Note: that picture is from 2007. Which, yes, it sort of has to be given that no impressionable kid seriously looks up to Alex Rodriguez as the sort of role model this writer portrays him to be anymore. Why? Partially because most parents who like baseball and share it with their kids aren’t so messed up as to hold a guy like Rodriguez (or any ballplayer, if the parent is wise) up as a role model for their kids.
But mostly because kids aren’t idiots who look back to what is, for them, ancient history for sports role models.

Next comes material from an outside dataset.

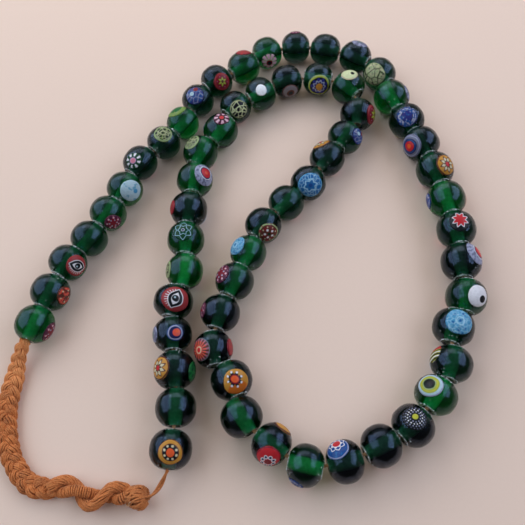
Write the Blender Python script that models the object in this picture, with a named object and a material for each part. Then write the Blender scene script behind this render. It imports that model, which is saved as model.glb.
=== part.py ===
# Beaded necklace laid down flat: drilled glass beads on one thread, closed by a cotton tie.
# The string lies in a long loop with a sharp turn, and the tie joins its two ends.
import math

import bmesh
import bpy
from mathutils import Matrix, Vector

# Sizes that can be set by themselves, in metres
BEAD_DIAMETER = 0.012
BEAD_LENGTH = 0.0103
BEAD_GAP = 0.0005
THREAD_DIAMETER = 0.0014
PLAIT_WIDTH = 0.0048
PLAIT_LENGTH = 0.0535
PLAIT_START_WIDTH = 0.0034
PLAIT_TAPER = 0.010
KNOT_WIDTH = 0.0064
KNOT_LENGTH = 0.0217
WRAP_WIDTH = 0.0074
WRAP_LENGTH = 0.0048
CLEARANCE = 0.0003
FLOOR_GAP = 0.0001

# Sizes that follow
PITCH = BEAD_LENGTH + BEAD_GAP
HOLE_HEIGHT = BEAD_DIAMETER / 2
PLAIT_SPACING = PLAIT_WIDTH / 2
KNOT_SPACING = KNOT_WIDTH / 3

# One bead from end to end: place as a share of its length, width as a share of its diameter
BEAD_PROFILE = [(-0.50, 0.36), (-0.37, 0.74), (-0.14, 1.0), (0.14, 1.0), (0.37, 0.74), (0.50, 0.36)]
# The end wrap: place as a share of its length, width as a share of its own width
WRAP_PROFILE = [(0.0, 0.72), (0.2, 1.0), (0.8, 1.0), (1.0, 0.6)]

BEAD_SIDES = 12
CORD_RINGS = 4
THREAD_RINGS = 2
ROUTE_STEPS = 12
SHARP_EDGE_DEGREES = 35
BEADS = 61
OUTER_BEADS = 31

# The string's chosen points: bead number, then across and up in bead pitches
STRING_ROUTE = [
    (1, -6.25, -1.94), (3, -5.29, -0.17), (5, -4.00, 1.35), (7, -2.92, 3.04), (9, -1.45, 4.43),
    (11, -0.11, 5.98), (12, 0.84, 6.43), (13, 1.75, 6.90), (15, 3.82, 6.67), (16, 4.72, 6.11),
    (17, 5.35, 5.22), (18, 5.52, 4.14), (20, 6.01, 2.15), (22, 6.26, 0.06), (24, 6.13, -2.04),
    (25, 5.95, -3.04), (26, 5.48, -3.93), (28, 4.46, -5.66), (29, 3.71, -6.39), (30, 2.74, -6.67),
    (31, 1.78, -6.95), (32, 0.73, -6.96), (33, 0.01, -6.22), (34, -0.67, -5.47), (35, -0.92, -4.48),
    (36, -1.18, -3.49), (38, -0.43, -1.52), (40, 0.74, 0.12), (42, 2.27, 1.42), (44, 3.70, 2.86),
    (45, 4.30, 3.70), (46, 4.23, 4.81), (47, 3.31, 5.41), (49, 1.26, 5.25), (51, -0.31, 3.88),
    (52, -0.94, 3.07), (54, -1.49, 1.05), (56, -1.86, -0.95), (58, -2.34, -2.91), (60, -2.37, -4.95),
    (61, -2.59, -5.99),
]

# The tie's chosen points: across and up in bead pitches, and lift, 0 lying and 1 at the beads' holes
TIE_ROUTE = [
    (-6.59, -2.55, 0.95), (-6.74, -2.77, 0.52), (-6.86, -3.04, 0.12), (-6.95, -3.37, 0), (-7.04, -3.76, 0),
    (-7.10, -4.17, 0), (-7.11, -4.58, 0), (-7.06, -4.99, 0), (-6.98, -5.37, 0), (-6.84, -5.72, 0),
    (-6.64, -6.05, 0), (-6.35, -6.32, 0), (-5.97, -6.45, 0), (-5.71, -6.46, 0), (-5.44, -6.47, 0),
    (-5.16, -6.58, 0), (-4.92, -6.80, 0), (-4.72, -6.90, 0), (-4.41, -6.86, 0), (-4.19, -6.80, 0),
    (-4.02, -6.84, 0), (-3.83, -6.91, 0), (-3.62, -6.98, 0), (-3.38, -7.06, 0.55), (-3.16, -7.02, 0.68),
    (-2.93, -6.83, 0.86),
]


def slope(rows, i):
    """Rate of change of a route at row i, weighted towards the nearer neighbour."""
    near = rows[max(0, i - 1):i + 2]
    spans = [b[0] - a[0] for a, b in zip(near, near[1:])]
    rates = [(b[1] - a[1]) / span for a, b, span in zip(near, near[1:], spans)]
    if len(rates) == 1:
        return rates[0]
    return (rates[0] * spans[1] + rates[1] * spans[0]) / (spans[0] + spans[1])


def point_on(rows, station):
    """Point of the smooth curve through rows of (station, point)."""
    i = 0
    while i < len(rows) - 2 and rows[i + 1][0] <= station:
        i += 1
    span = rows[i + 1][0] - rows[i][0]
    t = (station - rows[i][0]) / span
    start = rows[i][1] * (2 * t**3 - 3 * t**2 + 1) + slope(rows, i) * span * (t**3 - 2 * t**2 + t)
    end = rows[i + 1][1] * (3 * t**2 - 2 * t**3) + slope(rows, i + 1) * span * (t**3 - t**2)
    return start + end


def bead_places():
    """Middle and heading of every bead, each heading level from the bead before to the one after."""
    rows = [(bead, Vector((across * PITCH, up * PITCH, HOLE_HEIGHT))) for bead, across, up in STRING_ROUTE]
    middles = [point_on(rows, bead) for bead in range(1, BEADS + 1)]
    before = middles[:1] + middles[:-1]
    after = middles[1:] + middles[-1:]
    return [(middle, (b - a).normalized()) for middle, a, b in zip(middles, before, after)]


def tie_rows():
    """The tie's route in plan, from the first bead's outer face to the last bead's, with its lifts."""
    (first, first_heading), *_, (last, last_heading) = bead_places()
    start = first - first_heading * BEAD_LENGTH / 2
    end = last + last_heading * BEAD_LENGTH / 2
    points = [Vector((start.x, start.y, 1.0))]
    points += [Vector((across * PITCH, up * PITCH, lift)) for across, up, lift in TIE_ROUTE]
    points += [Vector((end.x, end.y, 1.0))]
    return list(enumerate(points))


def tie_stretch(start, end, width, spacing, start_width=None):
    """Points and widths of the tie between two lengths along it, widening from start_width at first."""
    rows = tie_rows()
    steps = ROUTE_STEPS * (len(rows) - 1)
    fine = [point_on(rows, rows[-1][0] * k / steps) for k in range(steps + 1)]
    reach = [0.0]
    for a, b in zip(fine, fine[1:]):
        reach.append(reach[-1] + (b.xy - a.xy).length)
    if end is None:
        end = reach[-1] - CLEARANCE
    count = max(2, round((end - start) / spacing) + 1)
    points = []
    for k in range(count):
        along = (end - start) * k / (count - 1)
        i = max(j for j in range(steps) if reach[j] <= start + along)
        point = fine[i].lerp(fine[i + 1], (start + along - reach[i]) / (reach[i + 1] - reach[i]))
        missing = (width - start_width) * max(0.0, 1 - along / PLAIT_TAPER) if start_width else 0.0
        lying = (width - missing) / 2 + FLOOR_GAP
        lift = min(1.0, max(0.0, point.z))
        height = lying + lift * (HOLE_HEIGHT - lying)
        points.append((Vector((point.x, point.y, height)), width - missing))
    return points


def material(name, colour, roughness):
    """A plain finish in the piece's own colour."""
    made = bpy.data.materials.new(name)
    made.use_nodes = True
    shader = made.node_tree.nodes["Principled BSDF"]
    shader.inputs["Base Color"].default_value = (*colour, 1.0)
    shader.inputs["Roughness"].default_value = roughness
    shader.inputs["Metallic"].default_value = 0.0
    return made


def add_object(name, data, finish):
    """A named object in the scene, with its finish."""
    data.materials.append(finish)
    made = bpy.data.objects.new(name, data)
    bpy.context.scene.collection.objects.link(made)
    return made


def ring(bm, centre, heading, width):
    """Edges of a ring round a level axis, with one flat side down and that width across its flats."""
    turn = heading.to_track_quat("Z", "Y").to_matrix().to_4x4()
    half_side = Matrix.Rotation(math.pi / BEAD_SIDES, 4, "Z")
    corner_radius = width / 2 / math.cos(math.pi / BEAD_SIDES)
    place = Matrix.Translation(centre) @ turn @ half_side
    made = bmesh.ops.create_circle(bm, segments=BEAD_SIDES, radius=corner_radius, matrix=place)
    return list({edge for corner in made["verts"] for edge in corner.link_edges})


def turned_object(name, sections, finish):
    """One closed solid through rings of (centre, heading, width)."""
    bm = bmesh.new()
    rings = [ring(bm, *section) for section in sections]
    for a, b in zip(rings, rings[1:]):
        bmesh.ops.bridge_loops(bm, edges=a + b)
    bmesh.ops.holes_fill(bm, edges=rings[0] + rings[-1], sides=BEAD_SIDES)
    bmesh.ops.recalc_face_normals(bm, faces=bm.faces)
    mesh = bpy.data.meshes.new(name)
    bm.to_mesh(mesh)
    bm.free()
    made = add_object(name, mesh, finish)
    mesh.shade_smooth()
    mesh.set_sharp_from_angle(angle=math.radians(SHARP_EDGE_DEGREES))
    return made


def bead_string(name, first, last, finish):
    """A run of beads, fused through the thread that shows between neighbours."""
    places = bead_places()[first - 1:last]
    sections = []
    for i, (middle, heading) in enumerate(places):
        if i:
            before, heading_before = places[i - 1]
            sections.append(((before + middle) / 2, (heading_before + heading) / 2, THREAD_DIAMETER))
        for place, width in BEAD_PROFILE:
            sections.append((middle + heading * place * BEAD_LENGTH, heading, width * BEAD_DIAMETER))
    return turned_object(name, sections, finish)


def cord(name, points, rings, finish):
    """A plain tube through points of (place, width)."""
    data = bpy.data.curves.new(name, "CURVE")
    data.dimensions = "3D"
    data.twist_mode = "Z_UP"
    data.bevel_depth = points[-1][1] / 2
    data.bevel_resolution = rings
    data.use_fill_caps = True
    line = data.splines.new("POLY")
    line.points.add(len(points) - 1)
    for slot, (place, width) in zip(line.points, points):
        slot.co = (*place, 1.0)
        slot.radius = width / points[-1][1]
    return add_object(name, data, finish)


def end_wrap(name, start, finish):
    """The tight winding where the tie's thick part ends."""
    (a, _), (b, _) = tie_stretch(start, start + WRAP_LENGTH, WRAP_WIDTH, WRAP_LENGTH)
    a.z = b.z = WRAP_WIDTH / 2
    heading = (b - a).normalized()
    sections = [(a.lerp(b, place), heading, width * WRAP_WIDTH) for place, width in WRAP_PROFILE]
    return turned_object(name, sections, finish)


def build():
    """Every piece of the necklace."""
    for old in list(bpy.data.objects):
        bpy.data.objects.remove(old)
    glass = material("green_glass", (0.008, 0.07, 0.03), 0.08)
    cotton = material("tan_cotton", (0.52, 0.22, 0.08), 0.85)

    bead_string("bead_string_outer", 1, OUTER_BEADS, glass)
    bead_string("bead_string_inner", OUTER_BEADS + 1, BEADS, glass)

    knots_start = 2 * CLEARANCE + PLAIT_LENGTH
    wrap_start = knots_start + KNOT_LENGTH + CLEARANCE
    thread_start = wrap_start + WRAP_LENGTH + CLEARANCE
    plait_end = CLEARANCE + PLAIT_LENGTH
    plait = tie_stretch(CLEARANCE, plait_end, PLAIT_WIDTH, PLAIT_SPACING, PLAIT_START_WIDTH)
    knots = tie_stretch(knots_start, knots_start + KNOT_LENGTH, KNOT_WIDTH, KNOT_SPACING)
    thread = tie_stretch(thread_start, None, THREAD_DIAMETER, THREAD_DIAMETER)
    cord("tie_plait", plait, CORD_RINGS, cotton)
    cord("tie_knots", knots, CORD_RINGS, cotton)
    end_wrap("tie_wrap", wrap_start, cotton)
    cord("tie_thread", thread, THREAD_RINGS, cotton)


build()
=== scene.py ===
import math
import random

import bmesh
import bpy
from mathutils import Matrix, Vector, noise


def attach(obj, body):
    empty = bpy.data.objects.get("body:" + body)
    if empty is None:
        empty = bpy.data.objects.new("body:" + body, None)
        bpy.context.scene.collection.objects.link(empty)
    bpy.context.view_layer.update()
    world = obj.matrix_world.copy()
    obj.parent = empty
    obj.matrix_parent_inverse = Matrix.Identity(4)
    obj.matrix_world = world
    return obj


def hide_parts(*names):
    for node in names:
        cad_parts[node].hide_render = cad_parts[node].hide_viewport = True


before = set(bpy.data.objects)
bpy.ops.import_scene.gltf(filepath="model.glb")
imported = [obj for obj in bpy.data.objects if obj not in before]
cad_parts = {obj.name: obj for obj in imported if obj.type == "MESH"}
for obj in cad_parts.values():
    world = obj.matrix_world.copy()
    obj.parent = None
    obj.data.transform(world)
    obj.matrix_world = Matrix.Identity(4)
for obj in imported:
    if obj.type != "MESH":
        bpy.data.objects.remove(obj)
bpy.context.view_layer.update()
scene = bpy.context.scene
rand = random.Random(61)

# the camera, set where the photo was taken from
view = {
    "place": (0.00524, -0.09314, 0.17778), "tilt": 25.3, "roll": -8.7, "lens": 41.14, "sensor": 36.0,
    "near": 0.01,
}
cameraData = bpy.data.cameras.new("necklaceCamera")
cameraData.lens = view["lens"]
cameraData.sensor_width = view["sensor"]
cameraData.clip_start = view["near"]
camera = bpy.data.objects.new("necklaceCamera", cameraData)
scene.collection.objects.link(camera)
cameraTurn = Matrix.Rotation(math.radians(view["tilt"]), 4, "X")
cameraTurn = cameraTurn @ Matrix.Rotation(math.radians(view["roll"]), 4, "Z")
camera.matrix_world = Matrix.Translation(view["place"]) @ cameraTurn
scene.camera = camera
cameraRight = cameraTurn.to_3x3() @ Vector((1, 0, 0))
print("camera placed")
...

A-Rod is 39-years-old. His last full, good season was in 2010. His last season when it could be fairly said that he was a big, big baseball star based on his on-the-field exploits was 2009, and even then he was tainted in the public eye. His last season as an actual, on-the-field superstar without serious controversy about him was 2007. He’s been famous forever, of course, but kids don’t read the papers and sports blogs like we do. If they pay attention to the game, they look to the big, exciting and mostly young superstars. They ask their parents “who is the best baseball player?” That sure as hell hasn’t been A-Rod for a while, and if you’re telling your kid that, cut it out.

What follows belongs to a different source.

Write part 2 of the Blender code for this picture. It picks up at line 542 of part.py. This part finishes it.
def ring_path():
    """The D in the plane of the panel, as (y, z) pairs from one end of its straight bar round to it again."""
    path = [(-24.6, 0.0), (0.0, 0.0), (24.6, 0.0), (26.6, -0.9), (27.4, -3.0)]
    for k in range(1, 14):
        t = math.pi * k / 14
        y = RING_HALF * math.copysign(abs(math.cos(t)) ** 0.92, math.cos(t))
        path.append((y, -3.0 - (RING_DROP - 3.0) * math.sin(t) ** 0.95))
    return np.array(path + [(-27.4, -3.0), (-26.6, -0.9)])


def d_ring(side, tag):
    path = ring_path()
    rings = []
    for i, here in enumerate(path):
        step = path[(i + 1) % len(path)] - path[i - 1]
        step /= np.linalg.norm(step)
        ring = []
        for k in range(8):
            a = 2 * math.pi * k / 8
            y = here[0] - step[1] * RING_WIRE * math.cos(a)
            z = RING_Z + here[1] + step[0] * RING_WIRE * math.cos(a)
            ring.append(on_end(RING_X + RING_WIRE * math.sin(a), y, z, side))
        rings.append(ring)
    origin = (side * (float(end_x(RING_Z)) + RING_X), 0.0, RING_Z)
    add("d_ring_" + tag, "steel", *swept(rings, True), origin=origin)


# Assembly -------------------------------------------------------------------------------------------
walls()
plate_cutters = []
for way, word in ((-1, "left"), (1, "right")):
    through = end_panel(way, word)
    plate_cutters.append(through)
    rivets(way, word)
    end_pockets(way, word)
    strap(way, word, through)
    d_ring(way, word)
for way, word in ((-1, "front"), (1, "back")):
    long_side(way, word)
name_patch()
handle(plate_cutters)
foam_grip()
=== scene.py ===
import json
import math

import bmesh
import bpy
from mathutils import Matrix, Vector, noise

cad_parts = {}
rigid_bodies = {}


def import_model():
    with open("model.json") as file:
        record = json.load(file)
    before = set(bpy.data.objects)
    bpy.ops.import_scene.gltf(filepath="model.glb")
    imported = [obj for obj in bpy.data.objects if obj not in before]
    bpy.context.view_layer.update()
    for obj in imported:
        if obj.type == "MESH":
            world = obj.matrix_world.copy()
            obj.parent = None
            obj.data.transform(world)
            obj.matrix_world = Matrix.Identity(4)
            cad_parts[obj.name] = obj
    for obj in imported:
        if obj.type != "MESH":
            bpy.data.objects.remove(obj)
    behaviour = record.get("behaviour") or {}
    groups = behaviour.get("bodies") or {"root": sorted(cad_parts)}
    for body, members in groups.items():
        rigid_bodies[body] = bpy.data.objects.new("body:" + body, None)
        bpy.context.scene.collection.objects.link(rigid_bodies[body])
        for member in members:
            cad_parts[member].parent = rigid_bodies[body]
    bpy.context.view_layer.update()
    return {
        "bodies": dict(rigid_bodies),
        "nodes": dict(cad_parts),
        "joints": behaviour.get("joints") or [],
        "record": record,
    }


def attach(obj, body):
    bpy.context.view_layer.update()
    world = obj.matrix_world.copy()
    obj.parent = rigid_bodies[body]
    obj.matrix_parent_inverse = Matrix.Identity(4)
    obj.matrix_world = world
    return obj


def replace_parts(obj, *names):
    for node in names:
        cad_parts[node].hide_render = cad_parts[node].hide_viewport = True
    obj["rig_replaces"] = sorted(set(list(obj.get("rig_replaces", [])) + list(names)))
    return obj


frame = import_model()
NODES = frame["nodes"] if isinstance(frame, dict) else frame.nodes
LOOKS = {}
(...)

My son is nine. He got mildly into baseball a couple of years ago, when A-Rod was an injured non-factor for the Yankees in the 2012 playoffs. He got a lot more into it this year. If you ask him who the big stars are, he says Yasiel Puig, Mike Trout, Clayton Kershaw, Andrew McCutchen and Aroldis Chapman. Why? Because he has either seen them play (a big factor for Puig, Kershaw an Chapman in his mind) or asked me who the best baseball players are. A-Rod won his last MVP when my son was still in diapers. He may as well be Tris Speaker to the boy. So, no, A-Rod is not doing anything to harm the children. Unless the children are reading the New York Daily News, and God, if that’s happening you have bigger problems.

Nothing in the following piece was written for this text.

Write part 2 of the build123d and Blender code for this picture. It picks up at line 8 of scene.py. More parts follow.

Of course the biggest reason of all that this is a silly tack is evident from a simple read through. This writer’s argument is, literally and without irony, that “Rodriguez, Braun and all others who have failed to accept responsibility for injecting and ingesting PEDs have passed along that philosophy to impressionable youth.” He actually says “it’s a shame,” and claims that these baseball players have taught our children to lie:
It is the A-Rod Complex — a complete and total rejection of accountability. For every action there is no reaction except for denial.
“I didn’t do it.”
“I didn’t do it.”
“I swear I didn’t do it.”
Because no kid had ever claimed “I didn’t do it” in the face of obvious guilt until recently. That sort of thing was invented by Alex Rodriguez in the spring of 2009.
America’s sports writers: still failing to get a grip.